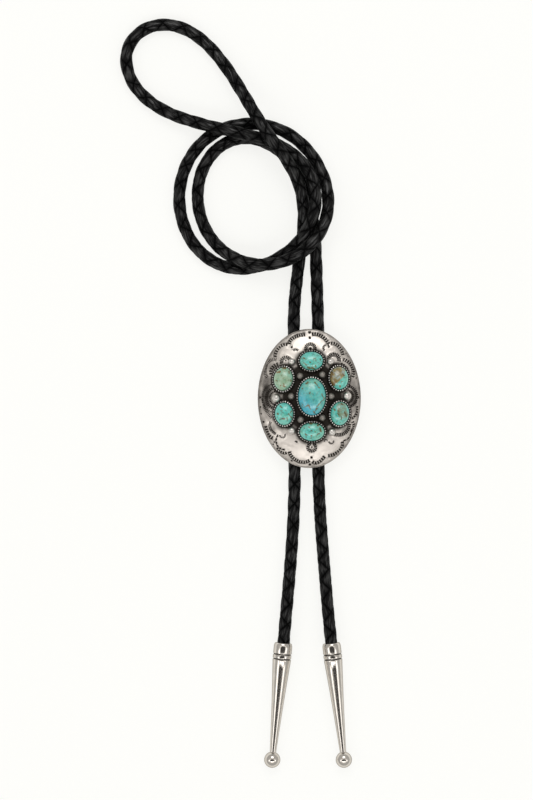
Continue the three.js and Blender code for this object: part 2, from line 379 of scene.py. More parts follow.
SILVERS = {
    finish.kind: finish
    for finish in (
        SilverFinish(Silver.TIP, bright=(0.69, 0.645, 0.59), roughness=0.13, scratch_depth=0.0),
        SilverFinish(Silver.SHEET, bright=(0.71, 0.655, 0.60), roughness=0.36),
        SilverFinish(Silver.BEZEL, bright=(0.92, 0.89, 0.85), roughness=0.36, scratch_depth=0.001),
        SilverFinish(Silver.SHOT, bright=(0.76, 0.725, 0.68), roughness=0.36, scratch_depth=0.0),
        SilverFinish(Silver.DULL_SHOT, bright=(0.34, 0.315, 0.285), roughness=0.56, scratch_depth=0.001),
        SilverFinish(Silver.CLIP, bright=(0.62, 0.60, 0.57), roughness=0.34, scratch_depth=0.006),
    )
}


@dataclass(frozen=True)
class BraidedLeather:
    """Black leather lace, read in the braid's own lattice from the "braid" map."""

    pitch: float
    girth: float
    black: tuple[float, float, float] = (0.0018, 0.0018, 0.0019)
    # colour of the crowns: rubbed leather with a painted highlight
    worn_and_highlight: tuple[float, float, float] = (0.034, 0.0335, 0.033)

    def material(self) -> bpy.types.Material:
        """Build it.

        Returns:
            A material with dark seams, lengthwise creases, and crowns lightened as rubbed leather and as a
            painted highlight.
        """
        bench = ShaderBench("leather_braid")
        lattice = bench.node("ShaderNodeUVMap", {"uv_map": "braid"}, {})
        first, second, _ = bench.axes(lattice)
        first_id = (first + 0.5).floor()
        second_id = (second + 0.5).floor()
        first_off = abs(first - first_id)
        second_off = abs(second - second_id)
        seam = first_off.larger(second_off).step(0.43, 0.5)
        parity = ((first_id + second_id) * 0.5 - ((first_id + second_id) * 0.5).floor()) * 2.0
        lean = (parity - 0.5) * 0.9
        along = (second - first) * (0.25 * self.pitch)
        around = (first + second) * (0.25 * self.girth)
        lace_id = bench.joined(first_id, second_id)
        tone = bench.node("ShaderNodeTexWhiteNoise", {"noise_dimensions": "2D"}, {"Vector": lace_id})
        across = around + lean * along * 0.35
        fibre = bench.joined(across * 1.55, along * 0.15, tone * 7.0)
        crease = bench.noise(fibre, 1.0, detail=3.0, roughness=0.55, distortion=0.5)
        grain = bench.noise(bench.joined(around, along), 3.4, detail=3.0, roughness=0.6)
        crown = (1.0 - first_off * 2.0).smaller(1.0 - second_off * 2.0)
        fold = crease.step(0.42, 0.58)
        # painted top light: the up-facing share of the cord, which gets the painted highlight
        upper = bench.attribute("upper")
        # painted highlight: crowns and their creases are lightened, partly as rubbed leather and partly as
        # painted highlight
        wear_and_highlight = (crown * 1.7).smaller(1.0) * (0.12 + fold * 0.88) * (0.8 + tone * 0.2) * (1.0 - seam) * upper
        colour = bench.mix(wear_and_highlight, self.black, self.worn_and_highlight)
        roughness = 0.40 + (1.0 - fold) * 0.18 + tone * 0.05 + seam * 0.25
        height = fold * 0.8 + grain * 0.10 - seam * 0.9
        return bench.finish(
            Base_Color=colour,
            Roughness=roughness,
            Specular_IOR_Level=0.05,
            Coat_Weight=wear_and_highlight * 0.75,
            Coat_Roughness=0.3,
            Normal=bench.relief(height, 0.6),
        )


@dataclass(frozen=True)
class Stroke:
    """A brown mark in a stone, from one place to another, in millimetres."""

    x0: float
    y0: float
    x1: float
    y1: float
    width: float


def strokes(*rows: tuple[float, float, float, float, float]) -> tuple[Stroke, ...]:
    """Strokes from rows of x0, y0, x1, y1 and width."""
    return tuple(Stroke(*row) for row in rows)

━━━

*Given request*. Find every line of the data that holds the string "from", then say how many there are and nothing else.

*Response for this exercise*. 4